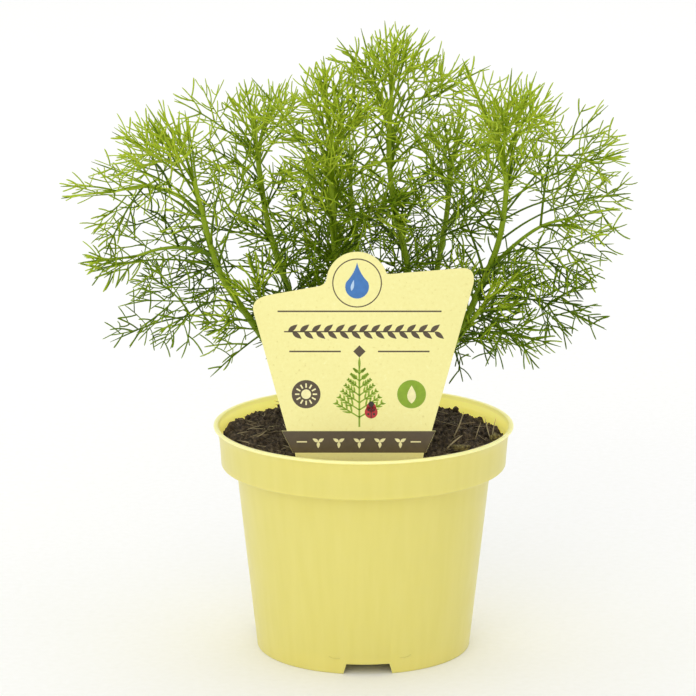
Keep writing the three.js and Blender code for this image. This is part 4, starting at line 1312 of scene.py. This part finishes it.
def extra_leaves(stem, growth, random):
    """Leaves between, tufts of small leaves in the axils, and a rosette at the stem's tip."""
    points, radius, count, bare, longest = stem
    extra, tufts, fan = growth["extra"], growth["tufts"], growth["fan"]
    knots = np.array(points, float)
    leaves = []
    angle = next(random) * 2 * math.pi
    between = round(count * extra)
    for number in range(between):
        share = (number + 0.5) / between
        angle += LEAF_TURN + 0.4 * (next(random) - 0.5)
        opening = math.radians(72 - 38 * share + 16 * (next(random) - 0.5))
        long = longest * (0.55 + 0.3 * next(random)) * (1 - 0.3 * share**3)
        sag = 0.2 * (1.15 - 0.75 * share)
        leaves.append(extra_leaf(knots, bare + (0.97 - bare) * share, opening, angle, long, sag))
    axils = round(count * tufts)
    for number in range(axils):
        at = bare + (0.98 - bare) * (number + 0.5) / axils
        angle += LEAF_TURN + 0.4 * (next(random) - 0.5)
        for part in range(3):
            opening = math.radians(16 + 12 * part + 10 * next(random))
            long = longest * (0.3 + 0.14 * next(random) + 0.06 * part)
            leaves.append(extra_leaf(knots, at, opening, angle + 0.7 * (part - 1), long, 0.05))
    for number in range(3 if radius > MAIN_STEM else 0):
        angle += LEAF_TURN
        opening = math.radians(8 + 13 * number)
        long = fan * (0.8 + 0.08 * number)
        leaves.append(extra_leaf(knots, 1 - 0.012 * number, opening, angle, long, 0.04, True))
    length = np.linalg.norm(np.diff(knots, axis=0), axis=1).sum()
    for number in range(2 if fan > 30 and radius > MAIN_STEM else 0):
        at = 0.92 - 0.06 * number
        angle += LEAF_TURN
        long = 0.6 * fan + (1 - at) * length
        leaves.append(extra_leaf(knots, at, math.radians(10 + 5 * number), angle, long, 0.03, True))
    return [leaf for leaf in leaves if leaf]


# One lobe, one pinna, one midrib and one stem are modelled straight, and bent along their places.
RIB_WIDE, RIB_THICK = 1.15, 0.9
RIB_DARKER, TIP_LIGHTER = 0.8, 0.12  # a midrib's tone is a share of its leaf's, and a lobe's rises to its tip
LOBE_RINGS = [(0, 0.8), (0.3, 0.85), (0.62, 0.95), (0.85, 1.0), (0.96, 0.75), (1, 0.3)]
PINNA_RINGS = [
    (0, 1.25), (0.15, 1.1), (0.3, 1.0), (0.45, 0.95), (0.6, 0.9), (0.75, 0.9), (0.9, 0.9), (0.98, 0.65),
    (1, 0.3),
]
RIB_RINGS = [(at / 12, 1 - 0.4 * at / 12) for at in range(12)] + [(1, 0.2)]
STEM_RINGS = [(at / 48, 1 - 0.45 * at / 48) for at in range(49)]
lobe_shape = strand_template(5, LOBE_RINGS)
pinna_shape = strand_template(5, PINNA_RINGS)
rib_shape = strand_template(6, RIB_RINGS)
stem_shape = strand_template(12, STEM_RINGS)


def along_curve(shape, knots, wide, thick, top):
    """A strand bent along a smooth curve, with its y axis kept to one side."""
    points = shape[0]
    shares, places = np.unique(points[:, 2].round(5), return_inverse=True)
    centres = np.array([curve_point(knots, share) for share in shares])
    headings = np.array([curve_heading(knots, share) for share in shares])
    across = unit(np.cross(np.asarray(top)[None], headings))
    above = np.cross(headings, across)
    section = across[places] * points[:, :1] * wide / 2
    return centres[places] + section + above[places] * points[:, 1:2] * thick / 2


# Foliage: soft green, matt, thin enough to glow. Old, low and inner lobes are dark, young tips yellow-green,
# and the leaves of shoots that stay low are darkened further by painted shade.
leaf_green = start_material("southernwood_leaf_soft_green")
age = add_node(leaf_green, "ShaderNodeAttribute", attribute_name="age").outputs["Fac"]
place = add_node(leaf_green, "ShaderNodeTexCoord").outputs["Object"]
patches = add_node(leaf_green, "ShaderNodeTexNoise", {"Vector": place, "Scale": 1 / (9 * MM), "Detail": 3.0})
shift = add_node(
    leaf_green, "ShaderNodeMapRange",
    {"Value": patches.outputs["Fac"], "From Min": 0.25, "From Max": 0.75, "To Min": -0.22, "To Max": 0.22},
)
total = add_node(leaf_green, "ShaderNodeMath", {0: age, 1: shift.outputs["Result"]}, operation="ADD")
tone = add_node(
    leaf_green, "ShaderNodeValToRGB", {"Fac": total.outputs["Value"]},
    stops=[(0.1, "#283d02"), (0.4, "#435c03"), (0.68, "#718b08"), (0.95, "#b2c634")],
)
leaf_surface = add_node(
    leaf_green, "ShaderNodeBsdfPrincipled",
    {
        "Base Color": tone.outputs["Color"], "Roughness": 0.55, "IOR": 1.42, "Specular IOR Level": 0.12,
        "Subsurface Weight": 0.2, "Subsurface Radius": (0.5, 1.0, 0.2), "Subsurface Scale": 0.5 * MM,
    },
)
add_node(leaf_green, "ShaderNodeOutputMaterial", {"Surface": leaf_surface.outputs["BSDF"]})

stem_green = start_material("southernwood_stem_ridged_green")
age = add_node(stem_green, "ShaderNodeAttribute", attribute_name="age").outputs["Fac"]
place = add_node(stem_green, "ShaderNodeTexCoord").outputs["Object"]
stretch = add_node(stem_green, "ShaderNodeMapping", {"Vector": place, "Scale": (1.0, 1.0, 0.08)}).outputs[0]
ridges = add_node(
    stem_green, "ShaderNodeTexNoise", {"Vector": stretch, "Scale": 1 / (0.6 * MM), "Detail": 2.0}
)
tone = add_node(
    stem_green, "ShaderNodeValToRGB", {"Fac": age},
    stops=[(0.0, "#4c660c"), (0.4, "#74900f"), (1.0, "#98b020")],
)
ridge_bump = add_node(
    stem_green, "ShaderNodeBump", {"Height": ridges.outputs["Fac"], "Strength": 0.6, "Distance": 0.25 * MM}
)
stem_surface = add_node(
    stem_green, "ShaderNodeBsdfPrincipled",
    {
        "Base Color": tone.outputs["Color"], "Roughness": 0.5, "IOR": 1.42, "Specular IOR Level": 0.3,
        "Normal": ridge_bump.outputs["Normal"],
    },
)
add_node(stem_green, "ShaderNodeOutputMaterial", {"Surface": stem_surface.outputs["BSDF"]})

for (name, growth), leaves in zip(SHOOTS.items(), planned):
    random = draws(growth["seed"] + FINER_SEED)
    stems = growth["stems"]
    ribs, rows = [], []
    for leaf in leaves:
        feather_leaf(ribs, rows, leaf, growth["fill"], random)
    for stem in stems:
        for leaf in extra_leaves(stem, growth, random):
            feather_leaf(ribs, rows, leaf, growth["fill"], random)
    for at, opening, angle, long in growth["sprays"]:
        knots = np.array(stems[0][0], float)
        leaf = extra_leaf(knots, at, math.radians(opening), math.radians(angle), long, SPRAY_SAG)
        if leaf:
            feather_leaf(ribs, rows, leaf, SPRAY_FILL, random)
    rib_copies = [along_curve(rib_shape, knots, RIB_WIDE, RIB_THICK, top) for knots, age, top in ribs]
    rib_ages = [RIB_DARKER * age for knots, age, top in ribs]
    groups = [(rib_shape, np.array(rib_copies) * MM + np.array(AXIS), rib_ages)]
    for shape, first_level in ((pinna_shape, True), (lobe_shape, False)):
        chosen = [row for row in rows if (row[8] == 1) == first_level]
        starts, headings, tops, longs, wides, bends, sways, ages = (
            np.array([row[part] for row in chosen]) for part in range(8)
        )
        copies = bent_copies(shape, starts, headings, tops, longs, wides, FLATNESS * wides, bends, sways)
        tones = ages[:, None] + TIP_LIGHTER * shape[0][None, :, 2]
        groups.append((shape, copies * MM + np.array(AXIS), tones))
    foliage = joined_copies(name + "_leaves", groups)
    foliage.data.materials.append(leaf_green)
    stem_copies = [
        along_curve(stem_shape, np.array(points, float), 2 * radius, 2 * radius, (0.3, 1.0, 0.0))
        for points, radius, *_ in stems
    ]
    stem_ages = [stem_shape[0][:, 2]] * len(stems)
    stalk = joined_copies(
        name + "_stem", [(stem_shape, np.array(stem_copies) * MM + np.array(AXIS), stem_ages)]
    )
    stalk.data.materials.append(stem_green)
    for piece in (foliage, stalk):
        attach(piece, "root")
    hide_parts(name)

# Floor
# A wide sheet of white photographer's paper, matt, that runs far behind the pot so that it fills the picture.

deselect()
bpy.ops.mesh.primitive_plane_add(size=8, location=(0, 0, 0))
floor = bpy.context.object
floor.name = "floor"
paper = start_material("matt_white_paper")
place = add_node(paper, "ShaderNodeTexCoord").outputs["Object"]
fleck = add_node(paper, "ShaderNodeTexNoise", {"Vector": place, "Scale": 1 / (3 * MM), "Detail": 3.0})
tone = add_node(
    paper, "ShaderNodeValToRGB", {"Fac": fleck.outputs["Fac"]}, stops=[(0.3, "#f8f8f6"), (0.7, "#fbfbfa")]
)
paper_surface = add_node(
    paper, "ShaderNodeBsdfPrincipled",
    {"Base Color": tone.outputs["Color"], "Roughness": 0.95, "Specular IOR Level": 0.2},
)
add_node(paper, "ShaderNodeOutputMaterial", {"Surface": paper_surface.outputs["BSDF"]})
floor.data.materials.append(paper)

# Light: a bright white room, a broad soft light over the pot's left front, one overhead that clears the floor
# of shadows, and a tall strip at the left that draws a soft upright gleam on the plastic.


def soft_light(name, place, aim, wide, tall, watts, tint):
    lamp = bpy.data.lights.new(name, "AREA")
    lamp.shape = "RECTANGLE"
    lamp.size, lamp.size_y = wide, tall
    lamp.energy = watts
    lamp.color = tint
    holder = bpy.data.objects.new(name, lamp)
    bpy.context.scene.collection.objects.link(holder)
    holder.location = place
    holder.rotation_euler = (Vector(aim) - Vector(place)).to_track_quat("-Z", "Y").to_euler()


soft_light("front_softbox", (-0.3, -1.35, 0.8), (0, 0, 0.1), 1.4, 0.9, 5.5, (1.0, 0.99, 0.97))
soft_light("overhead_softbox", (0.1, 0.2, 1.7), (0, 0.1, 0), 2.2, 2.2, 5.0, (1.0, 1.0, 1.0))
soft_light("side_strip", (-1.0, 0.1, 0.35), (0, 0, 0.08), 0.35, 0.7, 0.4, (1.0, 1.0, 1.0))
soft_light("background_bank", (0, 1.7, 1.9), (0, 1.5, 0), 3.2, 1.8, 14.0, (1.0, 1.0, 1.0))
room = bpy.data.worlds.new("white_room")
bpy.context.scene.world = room
room.use_nodes = True
walls = room.node_tree.nodes["Background"].inputs
walls["Color"].default_value = (1.0, 1.0, 1.0, 1.0)
walls["Strength"].default_value = 0.75

# Camera: a long lens, 1.5 m in front and half a metre up, looking down a little. Its place is in millimetres
# from the pot's axis on the floor.
LENS = 201.72
CAMERA_PLACE = (-6.216, -1511.094, 481.82)
CAMERA_TILT = 76.62
camera = bpy.data.objects.new("camera", bpy.data.cameras.new("camera"))
bpy.context.scene.collection.objects.link(camera)
camera.data.lens = LENS
camera.data.sensor_width = 36.0
camera.data.clip_end = 20.0
camera.location = AXIS + Vector(CAMERA_PLACE) * MM
camera.rotation_euler = (math.radians(CAMERA_TILT), 0, 0)
bpy.context.scene.camera = camera
bpy.context.scene.view_settings.view_transform = "Standard"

**Task goal:** Repeat, unchanged, every line from the one that contains "hide_parts(name)" to the one that contains "# A wide sheet", including both, and no other line.

**Task solution:**
    hide_parts(name)

# Floor
# A wide sheet of white photographer's paper, matt, that runs far behind the pot so that it fills the picture.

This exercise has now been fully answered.